Tax indemnity disputes usually concern contractual rights rather than tax collection, making them generally suitable for arbitration.

3. Public Law vs Private Contractual Rights Test

Singapore courts distinguish between:

Non-Arbitrable Matters

Determination of tax liability owed to the state

Challenges to tax assessments

Enforcement of tax regulations

Arbitrable Matters

Contractual indemnity obligations between parties

Allocation of tax risk in commercial agreements

Damages arising from breach of tax representations

4. Leading Case Laws Relevant to Arbitrability

1. Larsen Oil and Gas Pte Ltd v Petroprod Ltd

The Singapore Court of Appeal emphasized that disputes involving public regulatory regimes may be non-arbitrable, but purely contractual disputes between parties remain arbitrable. This principle supports arbitration of tax indemnity disputes because they concern contractual obligations.

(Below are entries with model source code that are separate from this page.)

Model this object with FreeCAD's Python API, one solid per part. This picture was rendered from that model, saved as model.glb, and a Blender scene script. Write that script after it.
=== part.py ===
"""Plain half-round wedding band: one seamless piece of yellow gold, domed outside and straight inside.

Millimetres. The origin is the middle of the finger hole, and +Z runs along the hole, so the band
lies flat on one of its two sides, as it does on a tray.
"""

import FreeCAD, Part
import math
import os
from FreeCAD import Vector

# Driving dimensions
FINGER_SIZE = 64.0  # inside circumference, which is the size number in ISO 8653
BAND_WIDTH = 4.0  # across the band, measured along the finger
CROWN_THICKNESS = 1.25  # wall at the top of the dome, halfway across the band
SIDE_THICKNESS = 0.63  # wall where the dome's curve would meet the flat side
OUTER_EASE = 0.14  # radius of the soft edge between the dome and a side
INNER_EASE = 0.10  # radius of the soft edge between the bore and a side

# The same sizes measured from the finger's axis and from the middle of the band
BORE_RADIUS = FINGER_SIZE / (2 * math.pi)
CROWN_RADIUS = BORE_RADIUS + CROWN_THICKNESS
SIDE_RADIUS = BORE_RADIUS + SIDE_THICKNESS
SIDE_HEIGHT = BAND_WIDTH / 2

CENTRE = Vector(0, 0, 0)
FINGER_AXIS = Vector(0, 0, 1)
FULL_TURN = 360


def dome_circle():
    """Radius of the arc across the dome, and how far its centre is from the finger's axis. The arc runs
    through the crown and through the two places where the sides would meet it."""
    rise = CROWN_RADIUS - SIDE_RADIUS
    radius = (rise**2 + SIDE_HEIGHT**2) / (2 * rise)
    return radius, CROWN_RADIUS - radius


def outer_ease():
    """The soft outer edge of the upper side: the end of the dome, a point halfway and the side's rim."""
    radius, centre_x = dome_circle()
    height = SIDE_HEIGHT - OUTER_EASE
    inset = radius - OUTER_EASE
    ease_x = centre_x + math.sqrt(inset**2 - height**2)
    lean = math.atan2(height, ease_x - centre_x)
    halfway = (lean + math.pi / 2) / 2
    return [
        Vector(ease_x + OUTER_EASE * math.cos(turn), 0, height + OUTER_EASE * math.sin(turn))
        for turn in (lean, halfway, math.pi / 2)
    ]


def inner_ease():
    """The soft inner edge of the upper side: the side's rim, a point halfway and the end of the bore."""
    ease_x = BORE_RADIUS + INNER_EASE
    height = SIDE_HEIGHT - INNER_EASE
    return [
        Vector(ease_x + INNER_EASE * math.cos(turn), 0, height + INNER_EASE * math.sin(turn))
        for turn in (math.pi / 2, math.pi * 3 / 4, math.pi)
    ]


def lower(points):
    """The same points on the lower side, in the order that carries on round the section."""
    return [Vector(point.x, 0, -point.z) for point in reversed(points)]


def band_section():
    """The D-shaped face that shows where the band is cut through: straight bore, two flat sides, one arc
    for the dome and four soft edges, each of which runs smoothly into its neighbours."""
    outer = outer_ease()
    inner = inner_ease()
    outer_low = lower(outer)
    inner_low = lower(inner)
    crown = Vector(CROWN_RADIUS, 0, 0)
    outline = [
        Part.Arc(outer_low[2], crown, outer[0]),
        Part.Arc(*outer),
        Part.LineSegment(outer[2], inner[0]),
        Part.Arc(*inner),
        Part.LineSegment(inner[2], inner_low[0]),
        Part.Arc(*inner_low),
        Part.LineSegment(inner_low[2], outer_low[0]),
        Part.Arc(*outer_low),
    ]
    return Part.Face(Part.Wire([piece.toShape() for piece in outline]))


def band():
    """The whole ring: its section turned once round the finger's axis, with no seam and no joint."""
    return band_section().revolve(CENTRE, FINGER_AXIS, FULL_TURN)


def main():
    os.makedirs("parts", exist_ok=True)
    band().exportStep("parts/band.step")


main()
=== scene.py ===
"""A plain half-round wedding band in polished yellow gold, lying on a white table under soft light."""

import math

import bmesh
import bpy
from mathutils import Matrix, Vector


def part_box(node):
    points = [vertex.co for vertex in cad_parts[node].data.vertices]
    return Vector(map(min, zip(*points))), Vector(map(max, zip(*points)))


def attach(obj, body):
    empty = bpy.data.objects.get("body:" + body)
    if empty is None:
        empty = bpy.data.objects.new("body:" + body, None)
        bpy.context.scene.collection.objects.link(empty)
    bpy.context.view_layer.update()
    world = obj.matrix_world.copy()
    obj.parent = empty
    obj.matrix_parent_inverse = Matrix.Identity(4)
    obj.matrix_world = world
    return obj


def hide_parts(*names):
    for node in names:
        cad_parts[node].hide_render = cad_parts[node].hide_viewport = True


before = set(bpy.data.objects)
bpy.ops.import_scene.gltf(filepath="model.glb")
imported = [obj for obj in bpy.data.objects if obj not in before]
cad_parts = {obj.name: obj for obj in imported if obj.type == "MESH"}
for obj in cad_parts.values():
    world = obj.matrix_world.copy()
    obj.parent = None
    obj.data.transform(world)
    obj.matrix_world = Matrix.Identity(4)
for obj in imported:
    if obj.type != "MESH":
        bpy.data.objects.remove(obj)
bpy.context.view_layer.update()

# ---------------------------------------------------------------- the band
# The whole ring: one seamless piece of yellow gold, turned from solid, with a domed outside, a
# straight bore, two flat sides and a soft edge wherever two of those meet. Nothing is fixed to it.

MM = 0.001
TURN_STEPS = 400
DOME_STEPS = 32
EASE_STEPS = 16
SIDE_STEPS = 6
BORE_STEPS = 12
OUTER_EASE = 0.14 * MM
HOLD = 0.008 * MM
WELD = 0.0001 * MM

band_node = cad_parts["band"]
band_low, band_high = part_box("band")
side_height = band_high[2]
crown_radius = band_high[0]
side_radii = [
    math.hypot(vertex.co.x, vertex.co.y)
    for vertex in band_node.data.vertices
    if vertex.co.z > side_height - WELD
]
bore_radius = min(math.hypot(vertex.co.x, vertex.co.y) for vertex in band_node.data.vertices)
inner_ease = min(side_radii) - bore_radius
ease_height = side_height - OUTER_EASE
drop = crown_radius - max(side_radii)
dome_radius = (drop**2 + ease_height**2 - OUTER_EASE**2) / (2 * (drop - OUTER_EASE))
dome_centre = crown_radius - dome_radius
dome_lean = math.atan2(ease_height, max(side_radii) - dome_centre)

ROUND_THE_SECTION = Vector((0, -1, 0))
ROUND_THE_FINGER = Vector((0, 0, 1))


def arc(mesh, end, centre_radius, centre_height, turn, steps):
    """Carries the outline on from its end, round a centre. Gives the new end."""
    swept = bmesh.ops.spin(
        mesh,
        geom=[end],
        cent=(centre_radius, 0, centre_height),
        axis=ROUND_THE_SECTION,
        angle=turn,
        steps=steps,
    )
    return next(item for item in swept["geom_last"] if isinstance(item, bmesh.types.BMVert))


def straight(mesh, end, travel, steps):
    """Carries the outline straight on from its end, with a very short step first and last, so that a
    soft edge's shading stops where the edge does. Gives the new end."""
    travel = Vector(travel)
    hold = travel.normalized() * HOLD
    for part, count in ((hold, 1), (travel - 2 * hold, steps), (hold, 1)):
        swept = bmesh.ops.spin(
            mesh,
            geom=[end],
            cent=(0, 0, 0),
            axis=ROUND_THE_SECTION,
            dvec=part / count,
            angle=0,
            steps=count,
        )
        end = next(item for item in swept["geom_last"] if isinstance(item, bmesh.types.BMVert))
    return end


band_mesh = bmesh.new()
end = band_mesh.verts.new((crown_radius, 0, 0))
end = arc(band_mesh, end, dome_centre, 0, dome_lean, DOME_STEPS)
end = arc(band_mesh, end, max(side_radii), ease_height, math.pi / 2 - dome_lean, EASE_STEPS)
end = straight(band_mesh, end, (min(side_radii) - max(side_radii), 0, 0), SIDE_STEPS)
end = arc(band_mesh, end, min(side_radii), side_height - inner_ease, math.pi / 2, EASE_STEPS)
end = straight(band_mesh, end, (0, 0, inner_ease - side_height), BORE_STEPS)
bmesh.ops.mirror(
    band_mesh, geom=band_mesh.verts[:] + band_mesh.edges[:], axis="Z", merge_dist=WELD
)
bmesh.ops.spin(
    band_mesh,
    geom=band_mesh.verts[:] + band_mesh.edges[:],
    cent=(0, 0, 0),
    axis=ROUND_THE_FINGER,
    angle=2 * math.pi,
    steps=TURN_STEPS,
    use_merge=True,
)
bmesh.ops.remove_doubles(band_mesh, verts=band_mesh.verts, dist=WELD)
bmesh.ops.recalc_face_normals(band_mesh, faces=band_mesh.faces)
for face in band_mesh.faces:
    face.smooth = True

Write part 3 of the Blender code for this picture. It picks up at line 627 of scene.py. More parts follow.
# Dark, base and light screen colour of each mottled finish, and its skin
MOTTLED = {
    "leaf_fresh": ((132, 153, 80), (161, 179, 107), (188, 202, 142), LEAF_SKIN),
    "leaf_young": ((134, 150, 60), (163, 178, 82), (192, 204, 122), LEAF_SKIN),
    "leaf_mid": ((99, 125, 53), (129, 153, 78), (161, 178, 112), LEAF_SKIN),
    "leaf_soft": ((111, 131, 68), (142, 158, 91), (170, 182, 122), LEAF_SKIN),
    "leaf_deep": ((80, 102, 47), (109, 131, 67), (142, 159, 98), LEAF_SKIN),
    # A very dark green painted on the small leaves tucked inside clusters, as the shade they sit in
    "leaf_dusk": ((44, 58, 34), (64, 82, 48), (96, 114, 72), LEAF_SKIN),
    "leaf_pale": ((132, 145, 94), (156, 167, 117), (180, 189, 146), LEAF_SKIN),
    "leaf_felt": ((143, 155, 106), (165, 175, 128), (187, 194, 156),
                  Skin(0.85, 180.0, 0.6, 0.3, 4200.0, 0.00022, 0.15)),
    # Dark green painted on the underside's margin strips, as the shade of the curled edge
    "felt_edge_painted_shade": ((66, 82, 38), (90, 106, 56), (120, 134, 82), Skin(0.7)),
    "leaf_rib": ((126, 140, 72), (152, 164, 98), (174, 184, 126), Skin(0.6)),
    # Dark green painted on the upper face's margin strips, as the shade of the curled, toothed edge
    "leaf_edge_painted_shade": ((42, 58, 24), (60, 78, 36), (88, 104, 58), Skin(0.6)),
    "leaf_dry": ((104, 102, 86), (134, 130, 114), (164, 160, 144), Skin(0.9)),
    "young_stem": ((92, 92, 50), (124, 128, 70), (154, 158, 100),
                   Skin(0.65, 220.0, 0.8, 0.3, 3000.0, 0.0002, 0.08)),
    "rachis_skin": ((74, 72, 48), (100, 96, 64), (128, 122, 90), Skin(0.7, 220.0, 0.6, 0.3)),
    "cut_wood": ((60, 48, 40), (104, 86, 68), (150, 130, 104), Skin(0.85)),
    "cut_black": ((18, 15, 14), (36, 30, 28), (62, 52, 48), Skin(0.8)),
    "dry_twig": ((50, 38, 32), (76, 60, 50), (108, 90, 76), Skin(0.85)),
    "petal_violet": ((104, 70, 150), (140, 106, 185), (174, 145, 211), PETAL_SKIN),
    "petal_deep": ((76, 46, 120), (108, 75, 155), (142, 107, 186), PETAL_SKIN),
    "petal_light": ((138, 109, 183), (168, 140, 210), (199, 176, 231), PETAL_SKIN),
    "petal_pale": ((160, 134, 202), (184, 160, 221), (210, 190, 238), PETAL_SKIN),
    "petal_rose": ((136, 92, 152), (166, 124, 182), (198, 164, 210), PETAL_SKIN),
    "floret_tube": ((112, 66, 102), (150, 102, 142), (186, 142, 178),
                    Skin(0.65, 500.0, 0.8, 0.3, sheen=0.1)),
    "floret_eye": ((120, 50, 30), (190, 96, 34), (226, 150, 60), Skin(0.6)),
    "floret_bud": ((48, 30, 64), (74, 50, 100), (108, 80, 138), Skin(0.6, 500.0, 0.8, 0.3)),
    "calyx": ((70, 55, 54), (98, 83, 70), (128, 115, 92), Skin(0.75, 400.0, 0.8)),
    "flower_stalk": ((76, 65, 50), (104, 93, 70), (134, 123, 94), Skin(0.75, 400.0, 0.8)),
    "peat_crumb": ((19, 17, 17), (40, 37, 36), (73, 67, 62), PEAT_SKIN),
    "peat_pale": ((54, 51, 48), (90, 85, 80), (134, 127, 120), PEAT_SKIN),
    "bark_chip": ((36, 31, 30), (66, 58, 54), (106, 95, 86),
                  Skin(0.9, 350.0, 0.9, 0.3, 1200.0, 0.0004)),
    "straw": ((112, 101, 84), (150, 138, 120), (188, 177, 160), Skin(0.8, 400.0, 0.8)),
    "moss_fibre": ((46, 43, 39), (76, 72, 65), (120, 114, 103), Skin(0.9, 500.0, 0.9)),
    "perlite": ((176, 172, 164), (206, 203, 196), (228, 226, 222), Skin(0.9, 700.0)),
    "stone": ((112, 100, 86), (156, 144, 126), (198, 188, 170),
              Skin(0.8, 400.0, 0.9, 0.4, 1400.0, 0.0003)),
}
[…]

2. Tomolugen Holdings Ltd v Silica Investors Ltd

The court clarified that arbitrability depends on whether the dispute involves private rights or public statutory enforcement. The decision supports arbitration where disputes arise from contractual allocation of liabilities, including tax indemnities.

3. BCY v BCZ

The Singapore High Court confirmed the enforceability of arbitration clauses in cross-border commercial contracts. The case reinforced the principle that international commercial disputes involving financial obligations are arbitrable, which includes indemnity obligations.

4. BTY v BUA

The High Court reiterated that commercial disputes involving monetary compensation fall within the scope of arbitration. Tax indemnity claims typically seek reimbursement for financial losses, making them arbitrable.

5. Tjong Very Sumito v Antig Investments Pte Ltd

The Singapore Court of Appeal emphasized the strong pro-arbitration policy of Singapore courts, stating that arbitration agreements should be upheld unless there are compelling reasons to refuse enforcement.

6. BBA v BAZ

The Court of Appeal confirmed that arbitration can determine complex commercial disputes involving statutory frameworks, provided the tribunal is not exercising powers reserved exclusively for public authorities.

5. Cross-Border Issues Affecting Arbitrability

In cross-border tax indemnity disputes, additional factors may arise.

A. Multiple Tax Jurisdictions

A dispute may involve tax liabilities in several countries. Arbitration helps resolve contractual responsibility between parties, while the actual tax liability remains determined by national tax authorities.

B. Public Policy Concerns

If arbitration attempts to invalidate a tax assessment or interfere with sovereign taxation powers, Singapore courts may consider the matter non-arbitrable.

C. Enforcement of Awards

Even if arbitration determines contractual indemnity, enforcement of the award must comply with public policy principles under the New York Convention, incorporated into Singapore law.

6. Practical Scenarios Where Arbitration is Allowed

Singapore tribunals may arbitrate disputes involving:

Allocation of tax risk in share purchase agreements

Breach of tax warranties in M&A transactions

Indemnity for withholding tax liabilities

Reimbursement of foreign tax penalties imposed on a party

Allocation of transfer pricing adjustments between contracting parties

However, tribunals cannot:

determine the validity of tax legislation,

overturn tax authority decisions, or

interfere with tax enforcement actions.

7. Advantages of Arbitration in Tax Indemnity Disputes

International arbitration offers several benefits:

Confidentiality

Tax disputes often involve sensitive financial information.

Neutral Forum

Parties from different jurisdictions can resolve disputes before a neutral tribunal.

Expertise

Arbitrators may possess specialized tax and financial expertise.

Efficiency

Arbitration can avoid prolonged litigation across multiple jurisdictions.

Conclusion

Singapore law generally recognizes the arbitrability of cross-border tax indemnity disputes when they concern contractual allocation of tax liabilities between private parties. Courts draw a clear distinction between sovereign tax authority powers, which remain non-arbitrable, and commercial indemnity obligations, which are suitable for arbitration.

Judicial decisions such as Larsen Oil and Gas v Petroprod, Tomolugen Holdings v Silica Investors, and Tjong Very Sumito v Antig Investments demonstrate Singapore’s pro-arbitration approach, allowing tribunals to resolve complex cross-border tax indemnity disputes while preserving the authority of national tax regimes.